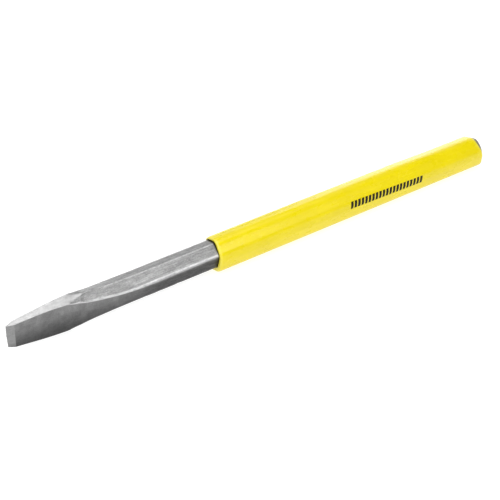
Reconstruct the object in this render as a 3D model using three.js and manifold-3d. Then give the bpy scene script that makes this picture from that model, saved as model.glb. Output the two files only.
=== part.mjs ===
// A cold chisel: one forged hexagonal steel bar with a flat chisel end and a struck head, and a
// soft plastic grip sleeve pressed over the bar. Millimetres. +X runs from the cutting edge to the
// struck head and +Z is up. The sleeve lies on one of its flats at Z = 0, and the part is centred
// on X = 0 and Y = 0.
import * as THREE from "three";
import { mergeVertices } from "three/addons/utils/BufferGeometryUtils.js";
import Module from "manifold-3d";

const wasm = await Module();
wasm.setup();

// Driving dimensions of the bar. Distances along the chisel start at the cutting edge.
const overallLength = 300;
const barAcrossFlats = 14;
const barCornerRadius = 2;
const headChamferLength = 1.6;
const headFaceRadius = 5.2;

// The blade: two cheeks forged down from two opposite flats of the bar, a narrow side ground on
// each of the two corners between them, and a short ground bevel on each cheek at the edge.
const edgeWidth = 16.6;
const edgeThickness = 0.24;
const bevelLength = 4.0;
const bevelThickness = 2.9;
const bladeWidest = 19.7;
const bladeWidestAt = 25;
const arrowAt = 41;
const arrowWidth = 18.8;
const cheekLength = 79;
// The cheek's hollow curve is pulled towards two points: how far along the cheek each one lies,
// and how far it stands above the bevel's thickness or below the bar's flat.
const cheekNearTip = { share: 0.7, rise: 2.5 };
const cheekNearBar = { share: 0.55, dip: 0.8 };
// The narrow side's taper is pulled in the same way between the edge and the widest place.
const taperNearEdge = { share: 0.3, rise: 0.75 };
const taperNearWidest = { share: 0.67 };
const arrowRunOut = 12;
// Forging spreads the steel sideways: a gentle swell first, then a quick flare at the shoulder,
// which starts earlier along the flats than along the corners between them.
const swell = { start: 80, run: 40, amount: 2.6, power: 2.5, limit: 1 };
const flatFlare = { start: 48, run: 15, amount: 3.5, power: 2.8, limit: 1.05 };
const cornerFlare = { start: 35, run: 10, amount: 2.5, power: 1.5, limit: 1.5 };
// The blade's width leans 30 degrees from vertical, which puts a flat of the bar underneath.
const bladeRoll = THREE.MathUtils.degToRad(120);

// The grip sleeve. Its wall is a little thicker underneath, and its ends are cut slightly off
// square, so that it is longest underneath.
const sleeveStart = 117.2;
const sleeveEnd = 297.1;
const sleeveEndSkew = 1.1;
const sleeveAcrossFlats = 18.7;
const sleeveCornerRadius = 6.6;
const mouthRim = { inset: 0.8, length: 1.6 };
const headRim = { inset: 0.5, length: 0.8 };
const sleeveDrop = 0.8;
const fitGap = 0.3;

const axisHeight = sleeveAcrossFlats / 2 + sleeveDrop;
const hexSides = 6;

// How far the cutting solids reach past the bar, and how finely the curved surfaces are stepped.
const overshoot = 20;
const clearance = 1;
const cheekLiftOff = 0.02;
const stationSpacing = 2.5;
const rimSteps = 5;
const cornerSteps = { bar: 5, sleeve: 8, bore: 4 };
const curveSteps = { cheek: 22, taper: 10, runOut: 6 };
const headSteps = 48;

const steel = new THREE.MeshStandardMaterial({ color: 0x9a9a9c, roughness: 0.42, metalness: 0.9 });
const gripYellow = new THREE.MeshStandardMaterial({ color: 0xf5de08, roughness: 0.3, metalness: 0 });

// A closed geometry as a solid that can be joined and cut.
function solidOf(geometry) {
  const bare = geometry.index ? geometry.toNonIndexed() : geometry.clone();
  bare.deleteAttribute("normal");
  bare.deleteAttribute("uv");
  const merged = mergeVertices(bare, 1e-4);
  const vertProperties = new Float32Array(merged.attributes.position.array);
  const triVerts = new Uint32Array(merged.index.array);
  return new wasm.Manifold(new wasm.Mesh({ numProp: 3, vertProperties, triVerts }));
}

// A solid back as a flat-shaded geometry.
function geometryOf(solid) {
  const mesh = solid.getMesh();
  const geometry = new THREE.BufferGeometry();
  geometry.setAttribute("position", new THREE.BufferAttribute(mesh.vertProperties, 3));
  geometry.setIndex(new THREE.BufferAttribute(mesh.triVerts, 1));
  const faceted = geometry.toNonIndexed();
  faceted.computeVertexNormals();
  return faceted;
}

// A regular hexagon with a flat at the top and rounded corners, as a closed outline.
function hexagonOutline(acrossFlats, cornerRadius) {
  const outline = new THREE.Shape();
  const centreRadius = (acrossFlats / 2 - cornerRadius) / Math.cos(Math.PI / hexSides);
  const halfTurn = Math.PI / hexSides;
  for (let side = 0; side < hexSides; side += 1) {
    const angle = 2 * side * halfTurn;
    const x = centreRadius * Math.cos(angle);
    const y = centreRadius * Math.sin(angle);
    outline.absarc(x, y, cornerRadius, angle - halfTurn, angle + halfTurn, false);
  }
  outline.closePath();
  return outline;
}

// An outline swept along X through a list of stations. Each point of a section is then moved by
// shape(station, across, through), which returns its new place.
function sweptAlongX(outline, stations, curveSegments, shape = (...place) => place) {
  const steps = stations.length - 1;
  const swept = new THREE.ExtrudeGeometry(outline, { depth: 1, steps, bevelEnabled: false, curveSegments });
  const position = swept.attributes.position;
  for (let i = 0; i < position.count; i += 1) {
    const station = stations[Math.round(position.getZ(i) * steps)];
    position.setXYZ(i, ...shape(station, position.getX(i), position.getY(i)));
  }
  return swept;
}

// How far the steel has spread sideways at a distance from the cutting edge. Height is 0 on the
// corners at the blade's sides and 1 on the two forged flats.
function spreadAt(station, height) {
  const grown = ({ start, run, amount, power, limit }) =>
    amount * THREE.MathUtils.clamp((start - station) / run, 0, limit) ** power;
  return grown(swell) + THREE.MathUtils.lerp(grown(cornerFlare), grown(flatFlare), height);
}

// The hexagonal bar, spread sideways towards the blade. Across is the blade's width.
function spreadBar() {
  const stations = [-overshoot, 0];
  for (let s = stationSpacing; s < swell.start; s += stationSpacing) stations.push(s);
  stations.push(swell.start, overallLength);
  const flatHalfWidth = barAcrossFlats / 2 / Math.sqrt(3);
  const spread = (station, across, through) => {
    const share = THREE.MathUtils.clamp(across / flatHalfWidth, -1, 1);
    const height = Math.abs(through) / (barAcrossFlats / 2);
    return [station, across + share * spreadAt(station, height), through];
  };
  const outline = hexagonOutline(barAcrossFlats, barCornerRadius);
  return solidOf(sweptAlongX(outline, stations, cornerSteps.bar, spread));
}

// The side view's outline: bevels at the edge, then the long hollow curve of both cheeks.
function cheekCutter() {
  const flat = barAcrossFlats / 2;
  const bevelTop = bevelThickness / 2;
  const open = flat + clearance;
  const cheekStart = new THREE.Vector2(bevelLength, bevelTop);
  const nearTip = new THREE.Vector2(cheekNearTip.share * cheekLength, bevelTop + cheekNearTip.rise);
  const nearBar = new THREE.Vector2(cheekNearBar.share * cheekLength, flat - cheekNearBar.dip);
  const cheekEnd = new THREE.Vector2(cheekLength, flat + cheekLiftOff);
  const curve = new THREE.CubicBezierCurve(cheekStart, nearTip, nearBar, cheekEnd);
  const upper = [new THREE.Vector2(0, edgeThickness / 2), ...curve.getPoints(curveSteps.cheek)];
  upper.push(new THREE.Vector2(cheekLength + clearance, open));
  upper.push(new THREE.Vector2(overallLength + overshoot, open));
  const lower = upper.map((point) => new THREE.Vector2(point.x, -point.y)).reverse();
  return sheetAcross(new THREE.Shape([...upper, ...lower]), 2 * overshoot);
}

// A side-view outline as a thick plate whose thickness runs across the blade.
function sheetAcross(outline, thickness) {
  const plate = new THREE.ExtrudeGeometry(outline, { depth: thickness, bevelEnabled: false });
  plate.translate(0, 0, -thickness / 2);
  plate.rotateX(Math.PI / 2);
  return solidOf(plate);
}

// The plan view's outline: the narrow sides run out in a point on each corner of the bar, and
// bow out and in again to the width of the cutting edge.
function narrowSideCutter() {
  const edgeHalf = edgeWidth / 2;
  const widestHalf = bladeWidest / 2;
  const arrowHalf = arrowWidth / 2;
  const arrowEnd = arrowAt + arrowRunOut;
  const atEdge = new THREE.Vector2(0, edgeHalf);
  const widest = new THREE.Vector2(bladeWidestAt, widestHalf);
  const atArrow = new THREE.Vector2(arrowAt, arrowHalf);
  const nearEdge = new THREE.Vector2(taperNearEdge.share * bladeWidestAt, edgeHalf + taperNearEdge.rise);
  const nearWidest = new THREE.Vector2(taperNearWidest.share * bladeWidestAt, widestHalf);
  const beyondWidest = new THREE.Vector2((bladeWidestAt + arrowAt) / 2, widestHalf);
  const taper = new THREE.CubicBezierCurve(atEdge, nearEdge, nearWidest, widest);
  const runOut = new THREE.QuadraticBezierCurve(widest, beyondWidest, atArrow);
  const upper = [...taper.getPoints(curveSteps.taper), ...runOut.getPoints(curveSteps.runOut).slice(1)];
  upper.push(new THREE.Vector2(arrowEnd, arrowHalf));
  upper.push(new THREE.Vector2(arrowEnd + clearance, overshoot));
  upper.push(new THREE.Vector2(overallLength + overshoot, overshoot));
  const lower = upper.map((point) => new THREE.Vector2(point.x, -point.y)).reverse();
  const plate = new THREE.ExtrudeGeometry(new THREE.Shape([...upper, ...lower]), {
    depth: 2 * overshoot,
    bevelEnabled: false,
  });
  plate.translate(0, 0, -overshoot);
  return solidOf(plate);
}

// A turned envelope that chamfers the corners of the struck head.
function headChamferCutter() {
  const wide = 2 * overshoot;
  const slope = (barAcrossFlats / Math.sqrt(3) - headFaceRadius) / headChamferLength;
  const profile = [
    new THREE.Vector2(0, -overshoot),
    new THREE.Vector2(wide, -overshoot),
    new THREE.Vector2(wide, overallLength - (wide - headFaceRadius) / slope),
    new THREE.Vector2(headFaceRadius, overallLength),
    new THREE.Vector2(0, overallLength),
  ];
  const envelope = new THREE.LatheGeometry(profile, headSteps);
  envelope.rotateZ(-Math.PI / 2);
  return solidOf(envelope);
}

// The one-piece steel body, rolled so that a flat of the bar is underneath.
function chiselBody() {
  const blade = spreadBar().intersect(cheekCutter()).intersect(narrowSideCutter());
  const geometry = geometryOf(blade.intersect(headChamferCutter()));
  const body = new THREE.Mesh(geometry, steel);
  body.name = "chisel_body";
  body.rotation.x = bladeRoll;
  return body;
}

// The stations of one rounded rim, a quarter of an ellipse, with the inset of the surface at each.
// The rim starts at the sleeve's end and runs inwards.
function rimStations(end, direction, rim) {
  const stations = [];
  for (let step = 0; step <= rimSteps; step += 1) {
    const angle = (step / rimSteps) * (Math.PI / 2);
    const at = end + direction * rim.length * (1 - Math.cos(angle));
    stations.push({ at, inset: rim.inset * (1 - Math.sin(angle)) });
  }
  return stations;
}

// The grip sleeve: softly hexagonal outside, with a hexagonal bore right through.
function gripSleeve() {
  const mouth = rimStations(sleeveStart, 1, mouthRim);
  const stations = [...mouth, ...rimStations(sleeveEnd, -1, headRim).reverse()];
  const insets = new Map(stations.map(({ at, inset }) => [at, inset]));
  const half = sleeveAcrossFlats / 2;
  const middle = (sleeveStart + sleeveEnd) / 2;
  const roundRims = (station, across, through) => {
    const scale = (half - insets.get(station)) / half;
    const lean = (-sleeveEndSkew * through) / half;
    const along = station + Math.sign(station - middle) * lean;
    return [along, across * scale, through * scale - sleeveDrop];
  };
  const outside = hexagonOutline(sleeveAcrossFlats, sleeveCornerRadius);
  const places = stations.map(({ at }) => at);
  const skin = solidOf(sweptAlongX(outside, places, cornerSteps.sleeve, roundRims));
  const boreOutline = hexagonOutline(barAcrossFlats + 2 * fitGap, barCornerRadius);
  const bore = solidOf(sweptAlongX(boreOutline, [0, overallLength + overshoot], cornerSteps.bore));
  const sleeve = new THREE.Mesh(geometryOf(skin.subtract(bore)), gripYellow);
  sleeve.name = "grip_sleeve";
  return sleeve;
}

const chisel = new THREE.Group();
chisel.add(chiselBody(), gripSleeve());
chisel.position.set(-overallLength / 2, 0, axisHeight);

export default chisel;
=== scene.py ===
import math

import bpy
import numpy as np
from mathutils import Matrix, Vector, noise


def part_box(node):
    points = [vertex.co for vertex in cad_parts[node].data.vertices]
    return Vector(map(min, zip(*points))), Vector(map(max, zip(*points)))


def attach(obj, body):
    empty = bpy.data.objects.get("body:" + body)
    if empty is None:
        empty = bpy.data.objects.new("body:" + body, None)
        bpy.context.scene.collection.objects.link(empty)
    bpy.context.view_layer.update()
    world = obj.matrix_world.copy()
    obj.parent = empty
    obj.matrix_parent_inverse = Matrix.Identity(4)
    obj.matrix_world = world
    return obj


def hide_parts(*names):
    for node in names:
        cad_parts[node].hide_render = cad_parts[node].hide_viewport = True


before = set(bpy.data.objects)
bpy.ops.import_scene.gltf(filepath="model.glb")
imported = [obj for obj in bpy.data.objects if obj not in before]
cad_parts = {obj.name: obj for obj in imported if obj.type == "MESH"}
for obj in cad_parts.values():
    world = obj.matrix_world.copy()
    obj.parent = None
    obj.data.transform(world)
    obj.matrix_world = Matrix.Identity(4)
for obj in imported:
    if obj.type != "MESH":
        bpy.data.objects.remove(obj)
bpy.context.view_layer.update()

MM = 0.001
SIXTH_TURN = math.pi / 3

# ---------------------------------------------------------------- sizes, in millimetres
# The steel body. A station is a distance from the cutting edge, w runs along the blade's width
# and t through its thickness. The blade is a little wider here than in the CAD, its edge is
# thinner, and the slant, nicks, offset, skew, dome and lowered head are only here.
BODY_LOW, BODY_HIGH = (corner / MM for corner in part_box("chisel_body"))
EDGE_X = BODY_LOW.x
OVERALL_LENGTH = BODY_HIGH.x - BODY_LOW.x
ACROSS_FLATS = 14.0
BAR_CORNER = ACROSS_FLATS / math.sqrt(3)
BLADE_ROLL = math.radians(120)
EDGE_WIDTH = 16.6
EDGE_THICKNESS = 0.2
EDGE_SLANT = 0.45
EDGE_NICKS = 0.05
BEVEL_LENGTH = 4.0
BEVEL_THICKNESS = 2.9
BLADE_WIDEST = 20.7
BLADE_WIDEST_AT = 27.0
BLADE_OFFSET = 0.48
DIE_SKEW = 0.38
ARROW_AT = 41.0
ARROW_WIDTH = 19.7
RUN_OUT_AT = 36.0
RUN_OUT_SLOPE = 0.075
CHEEK_LENGTH = 79.0
HEAD_CHAMFER = 1.6
HEAD_FACE_RADIUS = 5.2
HEAD_DOME = 0.06
HEAD_WEAR = 0.015
HEAD_LOWERED = 0.7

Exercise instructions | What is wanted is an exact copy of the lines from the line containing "if empty is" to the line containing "SIXTH_TURN = math.pi / 3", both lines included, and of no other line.

Task output |
    if empty is None:
        empty = bpy.data.objects.new("body:" + body, None)
        bpy.context.scene.collection.objects.link(empty)
    bpy.context.view_layer.update()
    world = obj.matrix_world.copy()
    obj.parent = empty
    obj.matrix_parent_inverse = Matrix.Identity(4)
    obj.matrix_world = world
    return obj


def hide_parts(*names):
    for node in names:
        cad_parts[node].hide_render = cad_parts[node].hide_viewport = True


before = set(bpy.data.objects)
bpy.ops.import_scene.gltf(filepath="model.glb")
imported = [obj for obj in bpy.data.objects if obj not in before]
cad_parts = {obj.name: obj for obj in imported if obj.type == "MESH"}
for obj in cad_parts.values():
    world = obj.matrix_world.copy()
    obj.parent = None
    obj.data.transform(world)
    obj.matrix_world = Matrix.Identity(4)
for obj in imported:
    if obj.type != "MESH":
        bpy.data.objects.remove(obj)
bpy.context.view_layer.update()

MM = 0.001
SIXTH_TURN = math.pi / 3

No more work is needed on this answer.